My lambda syntax is a little more flexible than what is available in C#, so guess in it you could just parse the list of identifiers up until there are no more commas and check the next 2 tokens for ')' and '=>'.

Is there some sort of trick I'm missing?

rtlayzell
  • 608
  • 4
  • 20
  • 1
    Basically, custom lookahead. Take a look at [this](https://github.com/dotnet/roslyn/pull/4024/commits/155c69098efddc4249800cd0641055bb8508cd32), for example. – Jeroen Mostert Jun 24 '19 at 19:47
  • Yeah, seems like the problems I'm having :p thanks, good find :) – rtlayzell Jun 24 '19 at 19:53
  • 1
    There's an LALR(1) grammar for what I believe is similar to C# lambda syntax in [this answer](https://stackoverflow.com/questions/16928725/is-cs-lambda-expression-grammar-lalr1/16931641#16931641). I'm not marking that as a duplicate because it doesn't handle tuples and because you say that your desired syntax is different (without saying what it is), and because you don't make it clear what sort of parser you want to build. But maybe the answer is useful anyway. – rici Jun 24 '19 at 19:56
  • The C# [Roslyn compiler](https://github.com/dotnet/roslyn) is open source. – NetMage Jun 24 '19 at 20:13
  • @rici I don't believe it can be done with LALR(1) grammar, you must know what comes after the identifier to determine whether or not it is a plain ol' expression, lambda parameter list, etc.. so at best probably LALR(2). – rtlayzell Jun 28 '19 at 13:12
  • @rtlayzell: if there's an lalr(2) grammar for a language, then an lalr(1) grammar also exists. That might be counter-intuitive but the mechanical construction of the lalr(1) grammar is not complicated. (It's very bulky, though, so it's often better to do it by hand.) The linked answer shows an example for what might be a similar syntax. Without knowing more details about your proposed syntax, I can't offer a more precise suggestion. – rici Jun 28 '19 at 14:23
  • I guess the difference in your language is the syntax for tuples, which might look like a list of lambda parameters.

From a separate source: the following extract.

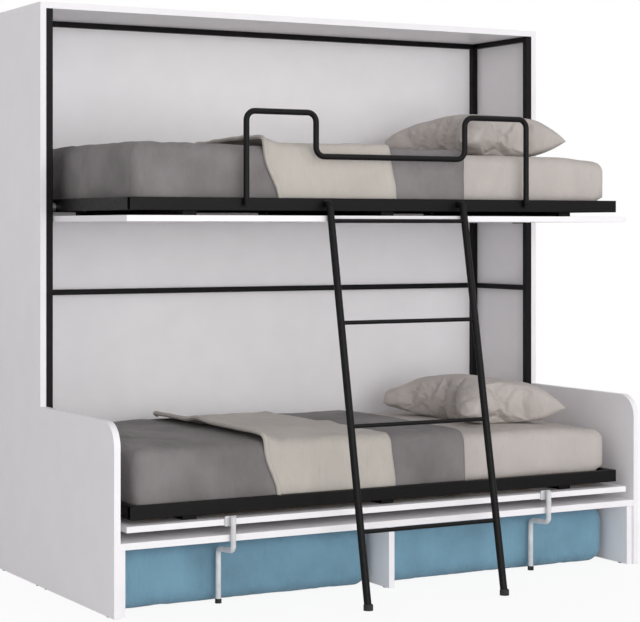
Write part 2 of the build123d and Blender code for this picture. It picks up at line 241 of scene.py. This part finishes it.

That's not an intrinsic problem, though, and it can be solved in a similar fashion to the linked answer. You need an intermediate non-terminal which is a list of IDs, and you avoid committing to tuple or lambda until you see what follows. That might seem like hand-waving but as I said it's hard to be precise without details. – rici Jun 28 '19 at 14:48
  • @rici that's pretty much what I'm doing, essentially I'm building an intermediate list of "binding expressions" and then depending on the token after the ")" I'm building a tuple or lambda, if it's a lambda I visit the binding expression list and converting "typed_binding"'s and "named_binding"'s to parameters to construct a lambda expression. I'm not able to demonstrate this as a BNF but here are a couple examples of what tuples and lambdas may look like (x, y) (x = 10, y = 20) (x: int, y: int) (x: int = 10, y: int = 20) only the first and third are valid for lambda's and tuples. – rtlayzell Jun 28 '19 at 17:25
  • So, I guess you are trying to build a predictive parser by hand, which means that the fact that there is an KAKR(1) grammar is more or less irrelevant. IMHO, any hand-built predictive parser is bound to be a bit hacky somewhere, which is likely why you cannot extract the BNF from it in order to see what language you are parsing. If I'm right about my assumption, then I don't know exactly what you are looking for here. If, on the other hand, you want help with creating a grammar suitable for automatic codegen, a description (in the Q) would be useful. – rici Jun 28 '19 at 18:46
  • Actually, my question has already been answered for the most part, by yourself and others in the thread. I don't necessarily need a grammar suitable for codegen as you say, just trying to either reaffirm my own approach or find a better one. Two approaches have come up so far, the intermediate non-terminal you mentioned and back-tracking, while back-tracking seems like the easier way to parse the expressions I cannot figure out a way to produce useful syntax errors that way, so I'm going with the intermediate approach. I've left the question open to get more answers before accepting any. – rtlayzell Jun 28 '19 at 20:08
  • @rtlayzell: the third approach is to use a GLR/GLL parser, which effectively uses a clever data structure to pursue different possible parses in parallel. In order to do so, it must avoid executing semantic actions with side-effects (if there are any) until the algorithm resolves to a single parse (if it does; GLR also works with ambiguous grammars). These days many parser generators implement one of these algorithms, and it's my favorite solution in most cases because it doesn't require obscure modifications to the grammar. I might add an answer later in the day – rici Jun 29 '19 at 15:20

1 Answers1

1

Yes you need unlimited lookahead, since in some contexts (a, b, c, ...) could be either a tuple or a list of lambda parameters depending on what token follows. There is another ambiguity since (a.b.c.d... could be either the type expression in a cast or a regular parenthesized expression.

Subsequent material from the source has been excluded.